I must confess that I knew better than to immediately jump on this Middlesex County cougar tale, choosing instead to sit back and watch it “develop.” I learned of the story I suspected was due for radical institutional revision the day it made headlines following a credible Feb. 27 sighting in Winchester, located just northwest of Boston, bordered by Lexington west, Melrose east and Woburn north. My informant was a retired state cop who emailed me a link to the town police report with a quick introductory note that read, “Check out the police website. There is an article, dated today, about a sighting. The EPO’s responded and said the tracks ‘strongly resembled that of a mountain lion.’”

According to Weber, a Cougars of the Valley researcher who’s been tracking sightings in the Pioneer Valley, its hills and beyond for four hectic years — and who has spoken at length with police, game wardens and eye witnesses familiar with the case — perplexed Winchester Police Chief Ken Albertelli claims his department had handled some 30 cougar reports in a month before the spit hit the fan. The case finally blossomed when an elderly woman called the dispatcher to report a backyard confrontation between her and the big cat. According to Weber, the woman walked outside to catch the cat descending a backyard tree, tail-first, to the ground, where it turned, looked her square in the face from 50 feet away and ran off into the woods. In awe of what she had seen with her own eyes, the woman went immediately inside to phone police, panting, “Do lions live in Massachusetts?”
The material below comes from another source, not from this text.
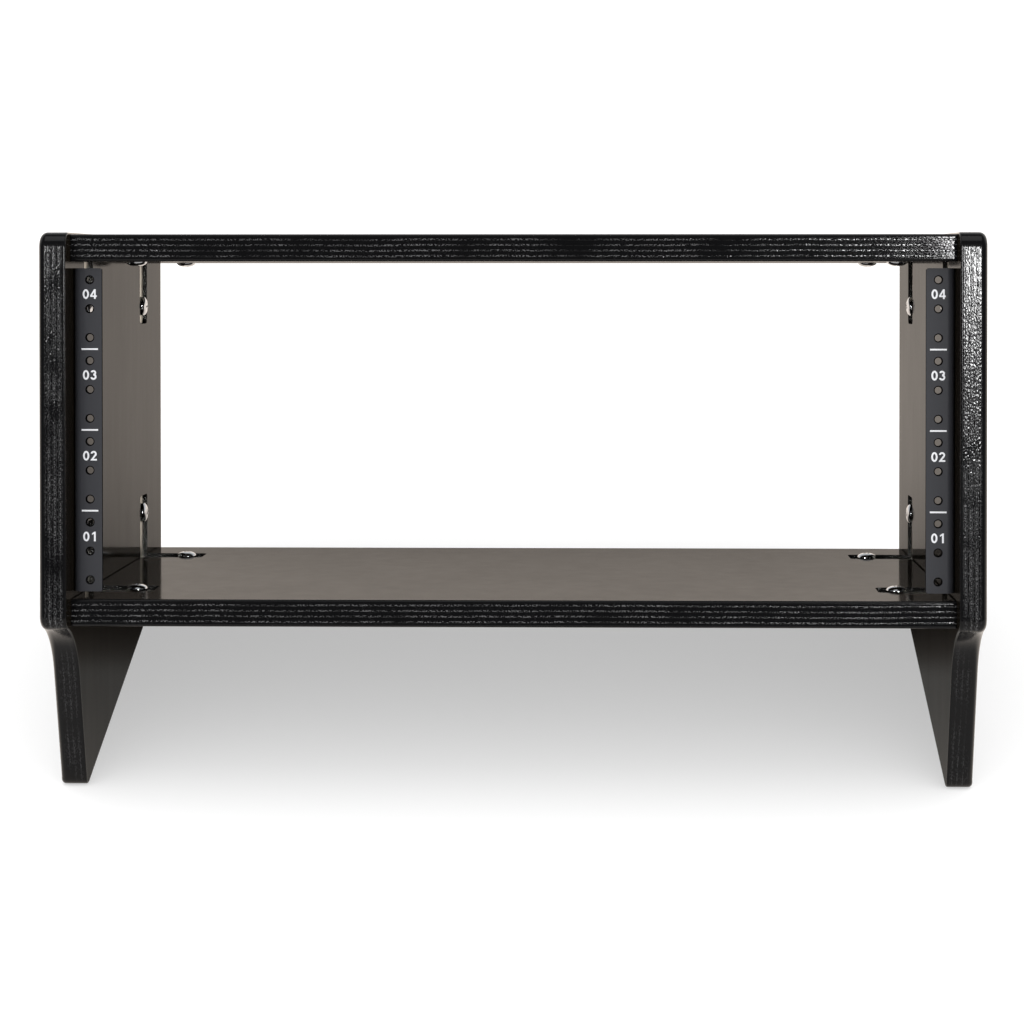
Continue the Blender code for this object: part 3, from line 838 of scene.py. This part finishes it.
# %% Rails
for side_name, side in SIDES:
    hole_line = Vector((side * HOLE_SPACING_ACROSS / 2, RAIL_RECESS, RAIL_FOOT))
    tools = []
    for cut_mesh in (rod_mesh, chamfer_mesh):
        tool = add_object(f"{side_name}_{cut_mesh.name}", cut_mesh.copy())
        tool.data.transform(Matrix.Translation(hole_line))
        tools.append(tool)
    rail = finished(f"{side_name}_rail", rail_mesh(f"{side_name}_rail", side), tools)
    ride_and_replace(rail, [f"{side_name}_rack_rail"])

# %% [markdown]
# ## Numbers and marks
# Each unit is numbered from the bottom between its two upper holes, and a white bar marks where one unit
# ends and the next begins. The digits are drawn here as strokes of even width, on a height of one: a text
# object would bring its own lettering. Ink is a film of 0.05 mm, so each mark is a very thin solid.

# %% Strokes of the digits
NUMBER_HEIGHT = 0.0053
DIGIT_STEP = 0.0042
NUMBER_DROP = 0.0142
STROKE = 0.185
INK = 0.00005
INK_GAP = 0.00001


def arc(centre, across, up, start, end, steps):
    """Points of an elliptical arc; angles in degrees from the right, counter-clockwise."""
    angles = [math.radians(start + (end - start) * step / steps) for step in range(steps + 1)]
    return [Vector((centre[0] + across * math.cos(a), centre[1] + up * math.sin(a))) for a in angles]


def ribbon(path, closed=False):
    """Left and right side of a stroke along a path, mitred at its corners."""
    left, right = [], []
    for index, point in enumerate(path):
        before = path[index - 1] if index or closed else None
        after = path[(index + 1) % len(path)] if index < len(path) - 1 or closed else None
        ways = [way.normalized() for way in (before and point - before, after and after - point) if way]
        way = sum(ways, Vector((0, 0))).normalized()
        across = Vector((-way.y, way.x))
        reach = STROKE / 2 / max(across.dot(Vector((-ways[0].y, ways[0].x))), 0.5)
        left.append(point + across * reach)
        right.append(point - across * reach)
    return left, right


zero = ribbon(arc((0, 0), 0.235, 0.41, 0, 345, 23), closed=True)
one = [(0.19, 0.5), (0.04, 0.5), (-0.2, 0.32), (-0.2, 0.16), (0.0, 0.28), (0.0, -0.5), (0.19, -0.5)]
two = arc((-0.01, 0.19), 0.225, 0.22, 172, -35, 16) + [Vector((-0.2, -0.41)), Vector((0.32, -0.41))]
three = arc((-0.02, 0.225), 0.2, 0.185, 165, -90, 16), arc((-0.02, -0.19), 0.235, 0.225, 90, -165, 16)
arm = [(0.06, 0.5), (-0.34, -0.14), (-0.34, -0.3), (0.35, -0.3), (0.35, -0.14), (-0.14, -0.14), (0.06, 0.2)]
post = [(0.06, 0.5), (0.06, -0.5), (0.24, -0.5), (0.24, 0.5)]
DIGITS = {
    "0": [("ring", *zero)],
    "1": [("area", one)],
    "2": [("strip", *ribbon(two))],
    "3": [("strip", *ribbon(stroke)) for stroke in three],
    "4": [("area", arm), ("area", post)],
}
print("digits", sorted(DIGITS))

# %% Digits as thin solids
def digit_mesh(digit):
    """The digit's strokes and areas as one thin solid, upright with its face to the front."""
    parts = []
    for kind, *sides in DIGITS[digit]:
        walls = []
        for depth in (0, INK / NUMBER_HEIGHT):
            walls.append([[(x, depth, height) for x, height in side] for side in sides])
        front, back = walls
        if kind == "area":
            rings = [front[0], back[0]]
        else:
            rings = list(zip(*front, *back[::-1]))
        mesh = closed_mesh(f"digit_{digit}", [rings], loop=kind == "ring")
        parts.append(add_object(mesh.name, mesh))
    for part in parts[1:]:
        add_boolean(parts[0], "UNION", part)
    mesh = evaluated_mesh(parts[0])
    for part in parts:
        bpy.data.objects.remove(part, do_unlink=True)
    mesh.transform(Matrix.Scale(NUMBER_HEIGHT, 4))
    return mesh


digit_meshes = {digit: digit_mesh(digit) for digit in DIGITS}
print("faces in the digits", {digit: len(mesh.polygons) for digit, mesh in digit_meshes.items()})

# %% Bars between the units
BAR_WIDTH = 0.0091
BAR_HEIGHT = 0.0009


def bar_column():
    """Bars at the limits between units, a line of them from one unit up."""
    tree = ShapeTree(
        "unit_bars",
        Bars=UNITS - 1,
        Unit_Height=RACK_UNIT,
        Width=BAR_WIDTH,
        Height=BAR_HEIGHT,
        Ink=INK,
        Finish=print_white.material,
    )
    step = tree.vector(Z=tree.size("Unit_Height"))
    inputs = {"Count": tree.size("Bars"), "Start Location": step, "Offset": step}
    line = tree.node("GeometryNodeMeshLine", inputs).outputs["Mesh"]
    size = tree.vector(X=tree.size("Width"), Y=tree.size("Ink"), Z=tree.size("Height"))
    tree.copy_on(line, tree.node("GeometryNodeMeshCube", {"Size": size}).outputs["Mesh"])
    return tree.mesh("unit_bars")


bars = bar_column()
print("faces in the bars", len(bars.polygons))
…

Police responded quickly to the scene and had no trouble following the cat’s fresh tracks in the snow, which they photographed for evidence. Many other tracks made by dogs and deer were scattered about the area, making it easy to differentiate between them and what they and game wardens strongly suspected to be cat tracks left by our continent’s largest wild feline.

“It was a big animal,” marveled Weber, who also traveled to the scene and estimated the weight at 120 pounds. “The cops’ boot prints hardly left a mark on the snow, and the cops were big men.”

Weber described the tracks as nearly four inches long, way too big for bobcat tracks, which rarely reach two inches in length.

Thus, Weber said, “Police are not buying the MassWildlife evaluation;” and, secretly, neither are the investigating game wardens who, rather than challenge their colleagues, have hit the mute button like all good public servants should.

Not surprisingly, since the day of the close encounter with the stunned lady, the previously ubiquitous Winchester cat has vanished like a woodland ghost, likely soon to reappear in a woodlot, pasture or thorny swamp near you. And when it finally does resurface someplace, unless it’s a bloody roadside mess, the fellas will surely deny its existence.

Weber called the tracks, “definitely the best thus far discovered in Massachusetts.” But what does that mean when the official press-release finding states “not good enough,” by now a transparent denial that has become irrelevant, a coffee-shop joke.

I really do believe that even the spokespeople issuing official denials these days know they’re — ummm? — not true. Don’t hold your breath waiting for them to admit it.